The leaders of the military coup in Niger say they’ll draft a new constitution and hold elections on some unspecified date, three days after overthrowing President Mamadou Tandja. They say Tandja’s being held in some comfort in the capital, Niamey, after they ousted him for extending his 10-year rule by another five years. It’s the third coup in West Africa in the past 18 months – including those in Mauritania and Guinea – so delegations from the UN and west African regional body, Ecowas, are being kept extremely busy. The military’s obliquely-named Supreme Council for the Restoration of Democracy has promised to turn Niger into an example of freedom and good governance, saying a new constitution will replace the one amended by Tandja in August, which abolished presidential term limits.

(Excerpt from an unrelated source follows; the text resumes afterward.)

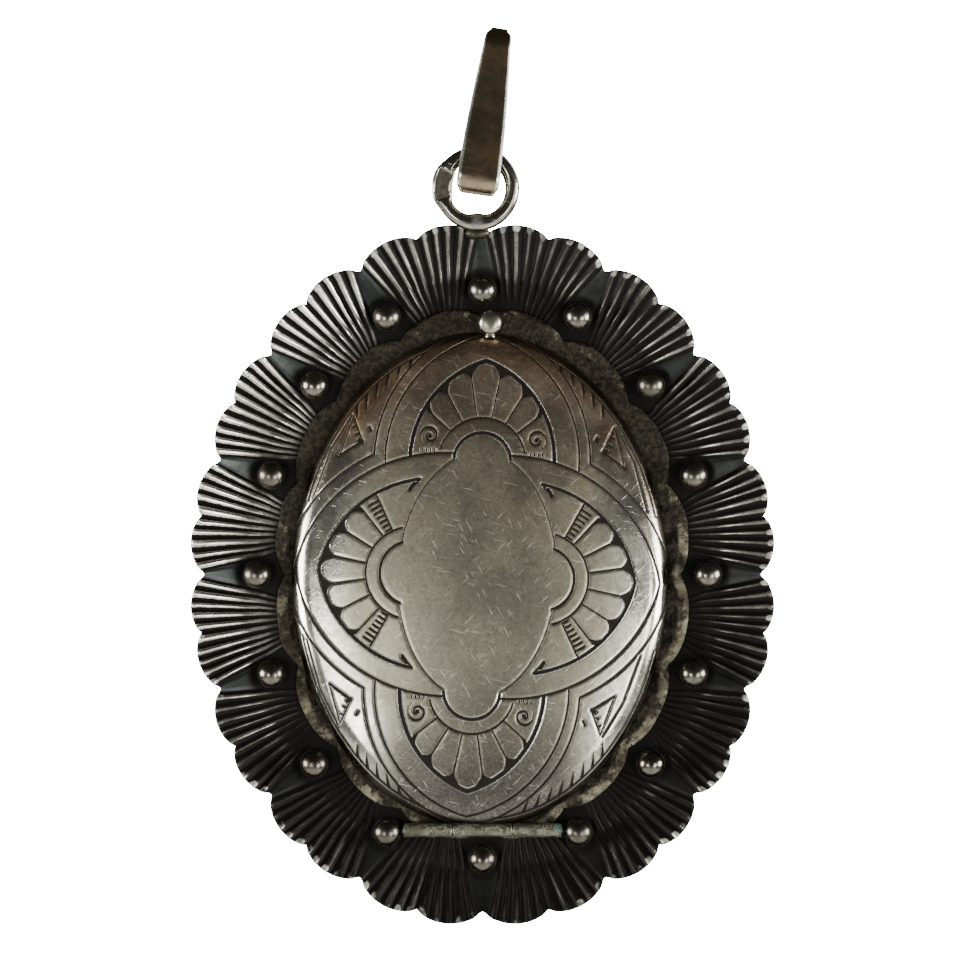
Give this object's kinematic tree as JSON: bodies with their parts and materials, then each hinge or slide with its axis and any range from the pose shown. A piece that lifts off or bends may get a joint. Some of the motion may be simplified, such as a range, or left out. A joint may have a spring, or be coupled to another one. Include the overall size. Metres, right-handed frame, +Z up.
{
  "type": "oval locket",
  "caption": "Oval pendant locket with a domed engraved cover hinged at its foot, a fluted frame with beads, a soldered ring and a swinging bail for a chain.",
  "frame": {"origin": "middle of the flat back of the case", "axes": "+Z up towards the ring and bail, -Y out of the front, +X to the right as seen from the front"},
  "size_m": [0.0456, 0.0066, 0.07],
  "materials": {
    "oxidised_silver": "silver with black oxidised grooves and worn bright ridges",
    "bead_silver": "darkened silver beads, polished by wear",
    "case_silver": "tarnished silver, fine scratches",
    "gilt_ledge": "dull gilt, grimy",
    "gilt_bezel": "gilt, protected from wear",
    "card": "aged plain card",
    "glass": "clear, polished",
    "ring_silver": "polished silver, lightly tarnished",
    "hinge_gilt": "worn gilt silver with verdigris",
    "pin_steel": "dull drawn wire",
    "engraved_silver": "warm grey silver, engraved, finely scratched",
    "rim_silver": "drawn silver strip",
    "nib_silver": "polished by the thumb",
    "bail_silver": "brown patina with bright worn edges"
  },
  "bodies": {
    "case": {"back_plate": "case_silver", "case_wall": "case_silver", "inner_collar": "gilt_ledge", "front_ledge": "gilt_ledge", "fluted_frame": "oxidised_silver", "bead_01": "bead_silver", "bead_02": "bead_silver", "bead_03": "bead_silver", "bead_04": "bead_silver", "bead_05": "bead_silver", "bead_06": "bead_silver", "bead_07": "bead_silver", "bead_08": "bead_silver", "bead_09": "bead_silver", "bead_10": "bead_silver", "bead_11": "bead_silver", "bead_12": "bead_silver", "bead_13": "bead_silver", "bead_14": "bead_silver", "bead_15": "bead_silver", "bead_16": "bead_silver", "top_ring": "ring_silver", "case_knuckle_left": "hinge_gilt", "case_knuckle_right": "hinge_gilt", "hinge_pin": "pin_steel", "picture_card": "card", "picture_glass": "glass", "picture_bezel": "gilt_bezel"},
    "cover": {"front_cover": "engraved_silver", "cover_snap_rim": "rim_silver", "cover_knuckle": "hinge_gilt", "thumb_nib": "nib_silver"},
    "bail": {"bail": "bail_silver"}
  },
  "joints": [
    {"name": "cover_open", "type": "hinge", "parent": "case", "child": "cover", "pos_m": [0, -0.0039, -0.01995], "axis": [1, 0, 0], "range_deg": [0, 115]},
    {"name": "bail_swing", "type": "hinge", "parent": "case", "child": "bail", "pos_m": [-0.00009, -0.0043, 0.03245], "axis": [0.9903, 0, -0.1392], "range_deg": [-150, 150]}
  ]
}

Read more: Agence France-Presse, BBC, The New York Times

 

Eritreans around the world demonstrate against sanctions

Eritrea

Eritreans in Australia, Switzerland, the UK and US have launched coordinated protests against UN sanctions on their country. First off, one wonders why they’re not living in Eritrea themselves, after the world body slapped an arms embargo on Asmara and imposed travel bans and asset freezes on senior government officials. They say the sanctions are illegal and an insult to their nation, but the misplaced nationalism sounds more like somebody’s paying them to make a noise. The UN, US and UK say Eritrea supports radical Islamist rebels in its chaotic neighbour, Somalia, a claim the government dismisses with contempt. But the UN sanctions are backed by Eritrea’s neighbours and also the African Union, so it doesn’t have much wriggle-room. One Eritrean rights worker said the demonstrators were told they wouldn’t be considered Eritrean if they didn’t take part in the protests. Many Eritreans are economic refugees, and obviously hanker for their homeland. But it’s odd that others living abroad would care about that, as many have good reason to want to leave the brutal regime in Eritrea far behind them.